Peddle is the associate vice president of citizenship for The Co-Operators, an insurance company that was invited to join a group of twelve businesses that piloted some of the PRISM programs early.
Over six months, Imagine Canada poked and prodded the company’s community investment strategy in the form of a so-called gap analysis, assessesing DEI, Indigenous reconciliation and giving performance.
This analysis was the best part of the whole pilot, said Peddle.
While it was a fair amount of work, it provided staff with a better sense of what the world wants from us, she added.
Since receiving their results from Imagine Canada, The Co-operators has changed its website, providing more information about how charities can access funds, what it looks for in non-profit partners, and what grantees can expect from the company.
The gap analysis also said The Co-Operators hadn’t done enough internally to celebrate the good work already underway.

Peddle said that though the company offers staff two paid volunteer days per year, they weren’t celebrating this volunteerism. Now, they plan to do so.
The new PRISM peer networking and learning events will also be valuable, she added.
While community and private foundations commonly work together, collaboration is much less common among corporate giving staff, she said.
“Creating that community of practice makes us better at our jobs, but it will also start to increase the amount of organizations that will want to be part of this [network].”
That subtle fear of missing out will be crucial to PRISM’s success, said Gill.
Relying on FOMO and expectations
Initiatives like the Caring Companies certification have typically tried to apply gentle pressure to corporations in exchange for a mark signifying strong corporate citizenship.
But such programs struggle to offer value, said Gill, because it’s expensive for a certification provider to sufficiently educate the public about its mark.
“I don’t think people are going to stop banking at National Bank or Scotiabank if they’re not a Caring Company,” Gill added.

Instead, the TMU director said a program like this must rely on peer pressure—a subtle expectation among corporate executives that a business of a certain size and standing must be involved.
As part of the PRISM program, Imagine Canada will also offer benchmarking—a way for corporations to assess the scale and scope of their CSR efforts relative to their peers.
Frequently, Peddle said she is asked by board members how the company’s community contributions stack up.
She knows the figure for The Co-Operators—about four or 4.5 per cent of pre-tax profits—but said she’s in the dark when it comes to other mutuals.
“The benchmarking by industry is going to be a critical tool for us,” she said.
Program reboot: An effort to ‘thread the needle’
However, in rebooting the Caring Company program, Imagine Canada opted not to increase the percentage of pre-tax profits a corporation must give, despite corporate Canada’s financial success over the last several years.
As has been the case since 1988, businesses can earn the certification mark if they contribute at least one per cent to the community. This figure includes donations, but corporations can also count toward their total dollar value associated with staff volunteering, in-kind donations, and charitable program management costs.
Asked why the threshold is the same, MacDonald said its complex to pick one bar that works for all corporations.
While a smaller company might donate seven per cent of pre-tax profits, contributing $50,000 to the community; a larger corporation might struggle to get to one per cent, but donate $45 million, he said.
In addition to sticking with the pre-tax threshold, Imagine Canada also opted to keep the certification to community contribution alone, deciding not to assess other aspects of a business’s performance in the verification process.

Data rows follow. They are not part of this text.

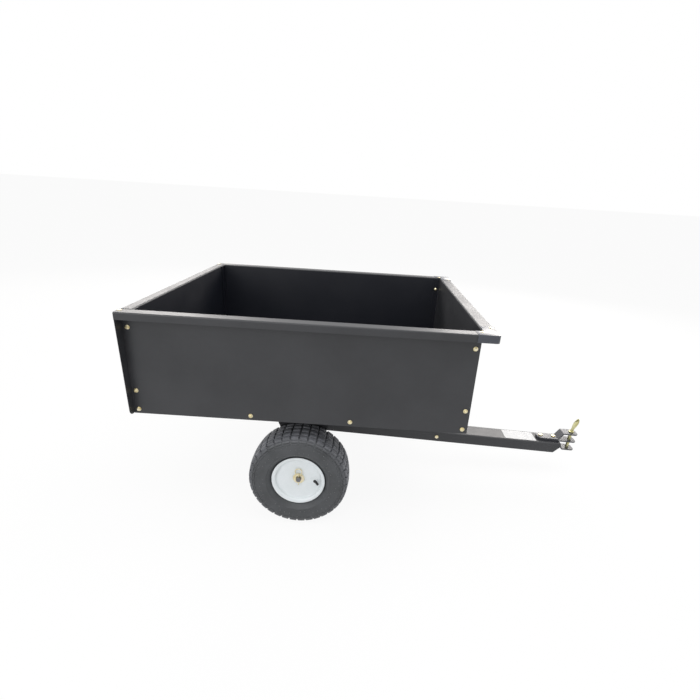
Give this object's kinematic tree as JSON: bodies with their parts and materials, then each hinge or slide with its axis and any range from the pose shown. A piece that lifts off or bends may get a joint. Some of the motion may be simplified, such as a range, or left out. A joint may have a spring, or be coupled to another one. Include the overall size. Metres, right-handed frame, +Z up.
{
  "type": "tow behind dump cart",
  "caption": "Tow behind steel dump cart: open box bed with lift out tailgate, tipping on the axle of a two wheel channel tongue chassis with a pinned clevis hitch and a dump latch",
  "frame": {"origin": "centre of the bounding box on the ground under the tyres", "axes": "+X forward from the tailgate to the hitch, +Y to the cart's left, +Z up"},
  "size_m": [1.5902, 0.9316, 0.7074],
  "materials": {
    "powder_coat": "dark charcoal powder coat with a fine texture, half matt",
    "yellow_zinc": "yellow zinc plated fasteners, slightly dull",
    "bright_steel": "bright drawn steel bar",
    "white_paint": "cool white glossy enamel on pressed steel",
    "tyre": "dark grey moulded rubber with knobby tread",
    "rubber": "black moulded rubber"
  },
  "bodies": {
    "chassis": {"tongue": "powder_coat", "axle": "bright_steel", "hitch_strap_upper": "powder_coat", "hitch_strap_middle": "powder_coat", "hitch_strap_lower": "powder_coat", "hitch_bolt_rear": "yellow_zinc", "hitch_bolt_front": "yellow_zinc", "washer_inner_right": "yellow_zinc", "washer_inner_left": "yellow_zinc", "washer_outer_right": "yellow_zinc", "washer_outer_left": "yellow_zinc", "ring_cotter_right": "yellow_zinc", "ring_cotter_left": "yellow_zinc", "latch_pivot_bolt": "yellow_zinc", "latch_spring": "yellow_zinc"},
    "bed": {"floor_tray": "powder_coat", "front_panel": "powder_coat", "side_panel_right": "powder_coat", "side_panel_left": "powder_coat", "tailgate_track_right": "powder_coat", "tailgate_track_left": "powder_coat", "corner_cap_right": "powder_coat", "corner_cap_left": "powder_coat", "axle_bracket_right": "powder_coat", "axle_bracket_left": "powder_coat", "bed_rest_bracket": "powder_coat", "striker_pin": "yellow_zinc", "side_bolt_right_1": "yellow_zinc", "side_bolt_right_2": "yellow_zinc", "side_bolt_right_3": "yellow_zinc", "side_bolt_right_4": "yellow_zinc", "side_bolt_right_5": "yellow_zinc", "side_bolt_right_6": "yellow_zinc", "side_bolt_right_7": "yellow_zinc", "side_bolt_right_8": "yellow_zinc", "side_bolt_left_1": "yellow_zinc", "side_bolt_left_2": "yellow_zinc", "side_bolt_left_3": "yellow_zinc", "side_bolt_left_4": "yellow_zinc", "side_bolt_left_5": "yellow_zinc", "side_bolt_left_6": "yellow_zinc", "side_bolt_left_7": "yellow_zinc", "side_bolt_left_8": "yellow_zinc"},
    "tailgate": {"tailgate": "powder_coat"},
    "wheel_right": {"tyre_right": "tyre", "rim_right": "white_paint", "hub_right": "white_paint", "bearing_outer_right": "yellow_zinc", "bearing_inner_right": "yellow_zinc", "valve_stem_right": "rubber"},
    "wheel_left": {"tyre_left": "tyre", "rim_left": "white_paint", "hub_left": "white_paint", "bearing_outer_left": "yellow_zinc", "bearing_inner_left": "yellow_zinc", "valve_stem_left": "rubber"},
    "latch": {"latch_lever": "powder_coat"},
    "hitch_pin": {"hitch_pin": "yellow_zinc"}
  },
  "joints": [
    {"name": "bed_tilt", "type": "hinge", "parent": "chassis", "child": "bed", "pos_m": [-0.28838, 0, 0.165], "axis": [0, -1, 0], "range_deg": [0, 38]},
    {"name": "tailgate_lift", "type": "slide", "parent": "bed", "child": "tailgate", "axis": [0, 0, 1], "range_m": [0, 0.33]},
    {"name": "wheel_spin_right", "type": "hinge", "parent": "chassis", "child": "wheel_right", "pos_m": [-0.28838, -0.3765, 0.165], "axis": [0, 1, 0], "continuous": true},
    {"name": "wheel_spin_left", "type": "hinge", "parent": "chassis", "child": "wheel_left", "pos_m": [-0.28838, 0.3765, 0.165], "axis": [0, 1, 0], "continuous": true},
    {"name": "latch_pivot", "type": "hinge", "parent": "chassis", "child": "latch", "pos_m": [0.21785, 0, 0.14555], "axis": [0, 1, 0], "range_deg": [-8, 12]},
    {"name": "hitch_pin_lift", "type": "slide", "parent": "chassis", "child": "hitch_pin", "axis": [0.0384, 0, 0.9993], "range_m": [0, 0.1]}
  ]
}
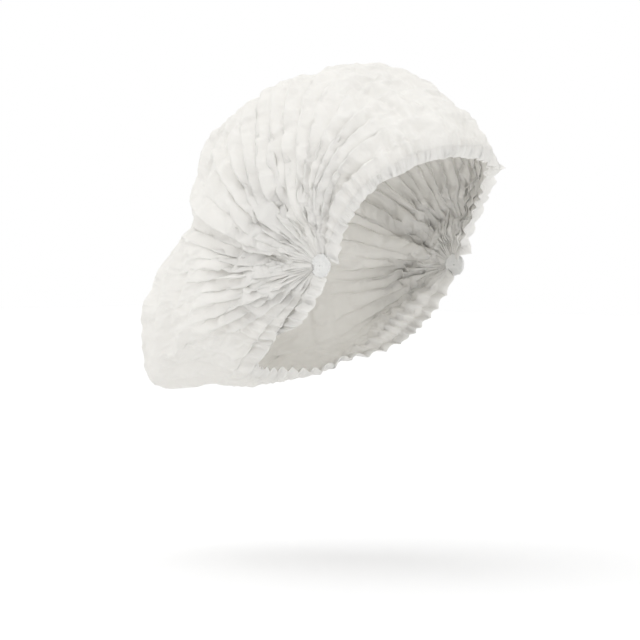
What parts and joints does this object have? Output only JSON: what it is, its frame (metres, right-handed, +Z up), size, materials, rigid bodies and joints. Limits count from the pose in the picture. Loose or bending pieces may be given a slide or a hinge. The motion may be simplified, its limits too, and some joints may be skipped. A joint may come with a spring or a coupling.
{
  "type": "bouffant cap",
  "caption": "Soft pleated non-woven cap in its worn shape: rounded crown, long nape bag for hair, and an elastic edge round the face and neck.",
  "frame": {"origin": "middle of the head that the cap is worn on, on the centre plane, level with the two welded ends in front of the ears", "axes": "+Z up through the crown, -Y the way the face looks, +Y towards the nape bag, +X the wearer's left"},
  "size_m": [0.1758, 0.2685, 0.2255],
  "materials": {
    "nonwoven": "matte",
    "hem": "matte",
    "elastic": "matte",
    "weld": "satin"
  },
  "bodies": {
    "root": {"pleated_sheet": "nonwoven", "front_hem": "hem", "rear_hem": "hem", "front_elastic": "elastic", "rear_elastic": "elastic", "right_welded_end": "weld", "left_welded_end": "weld"}
  },
  "joints": []
}
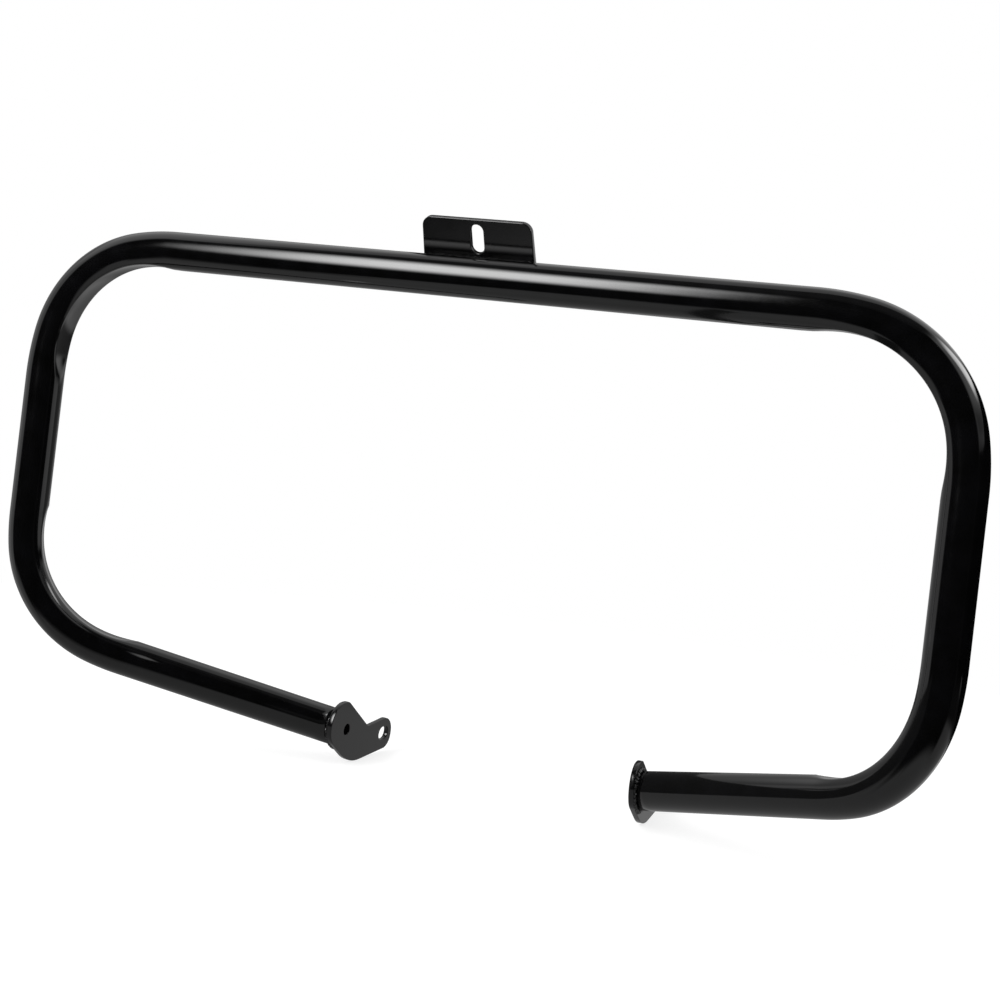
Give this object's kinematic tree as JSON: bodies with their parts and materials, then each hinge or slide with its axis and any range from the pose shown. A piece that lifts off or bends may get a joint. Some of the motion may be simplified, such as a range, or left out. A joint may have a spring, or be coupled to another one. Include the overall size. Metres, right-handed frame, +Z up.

This means TD Bank, an existing Caring Company, will face no additional barrier to recertification next year, despite having recently pled guilty to money laundering-related crimes.
Or, that Suncor, another Caring Company, will face no additional scrutiny over the company’s contributions to Canada’s fossil fuel emission tally.
MacDonald said that they reviewed corporate certifications that assess companies’ impact more broadly, such as the B Corp certification, but stuck with the one per cent threshold for its simplicity.
“We heard very clearly that by keeping it that way, [staff] get it, senior executives get it and it helps [companies] invest more in communities,” he said.
Gill agreed this approach makes sense.
It’s challenging for any organization to be the arbiter of good and bad corporate behaviour, and it’s wise to grow the network before tightening certification criteria, he said.
“Once you have everybody on the bus, then you can have a discussion about where you want to steer it,” he said.
A new magnet
When the Caring Companies program was launched more than three decades ago, the one per cent mark was a magnet, helping pull corporate philanthropy forward, said MacDonald.
Though the one per cent mark remains, the new program has added additional draws—exposure to data to encourage change and cutting-edge community investment practices, he said.
“It’s time to construct a new magnet.”